My day is normal until about 4 in the afternoon, and that’s when my “talking to China time” starts, because that’s their 8 o’clock in the morning.
This afternoon, Monday afternoon, I’ll be talking to Lou on his Tuesday morning, kind of filling him in on what’s gone on here and getting the update on what’s gone on there. Then I’ll go home, and we’ll get on Skype, and sometimes I’ll be having dinner, and he’ll be having lunch, and we’ll eat a meal together over Skype — I swear to god, and I’ve sent this comment to Skype, that Skype has saved my marriage. I don’t know how we would be operating without Skype now, we use it all the time.
In terms of business, I mean for us, it really is an essential tool. I can actually hold up a product to the camera and say, ‘”This is great, can we move this seam, this is the snap that I was talking about.” And he can hold up new products and say, “Ok, which vent do you like better?”

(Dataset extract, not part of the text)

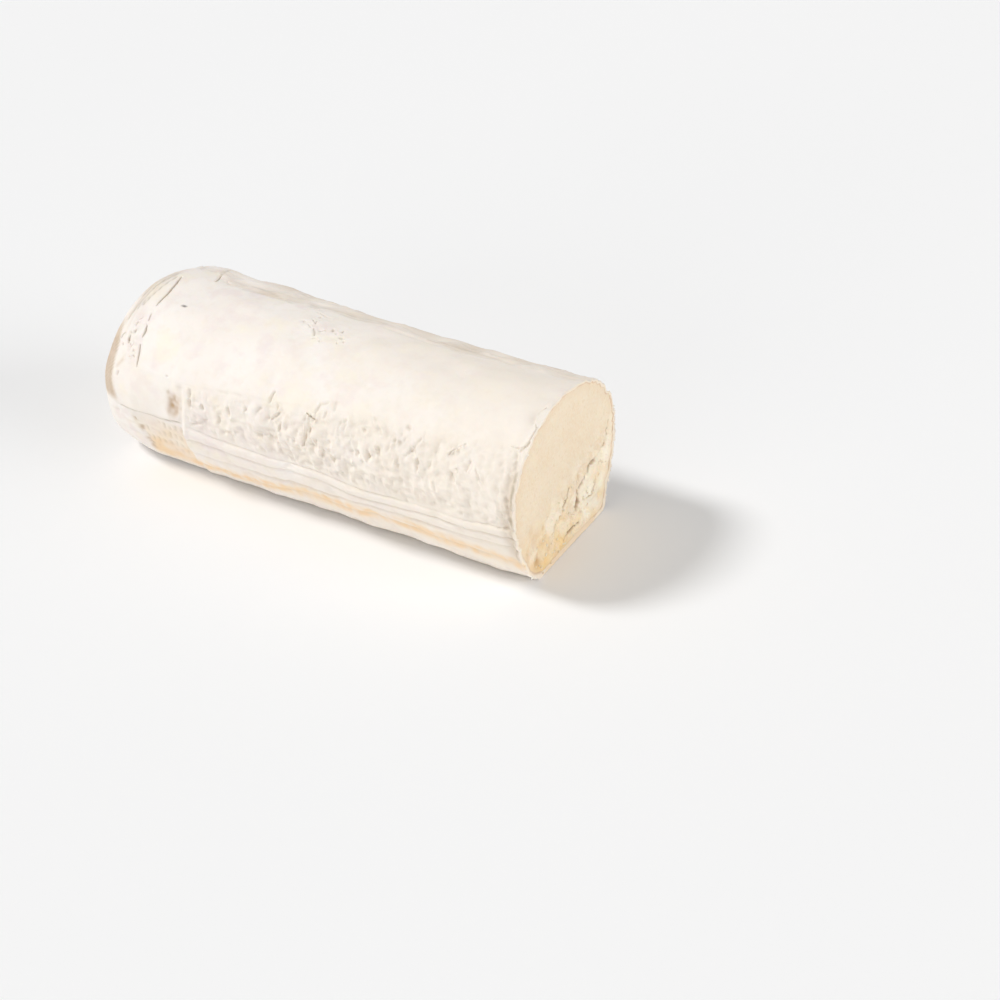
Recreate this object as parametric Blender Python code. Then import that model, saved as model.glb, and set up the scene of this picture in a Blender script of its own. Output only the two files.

MPN: What are your current marketing strategies?
DeMund: When we started out, as I said, we were a dealer-direct distributor, and we made our main and primary pitch to dealers. We still look at dealers as our most important partner in getting the Vega word out. But we are also doing a lot more social network marketing. We have a very active Facebook page where we get a lot of feedback directly from end-users and can answer questions, and can also “like” our dealers where they have Facebook pages and kind of do a little bit of cross-marketing.
As we move into products that are more complicated technically, either modular helmets with more moving parts, drop-down interior visors, different mechanisms for changing shields, and then our Bluetooth communication products, the ability to have a video on YouTube that actually takes the end user step-by-step through set-up, or installation or a trouble-shooting fact is just so, so rich for the user.
Yeah its just great to see the ways people are using YouTube and using social marketing to connect with dealers and the end-users with their products, it’s great.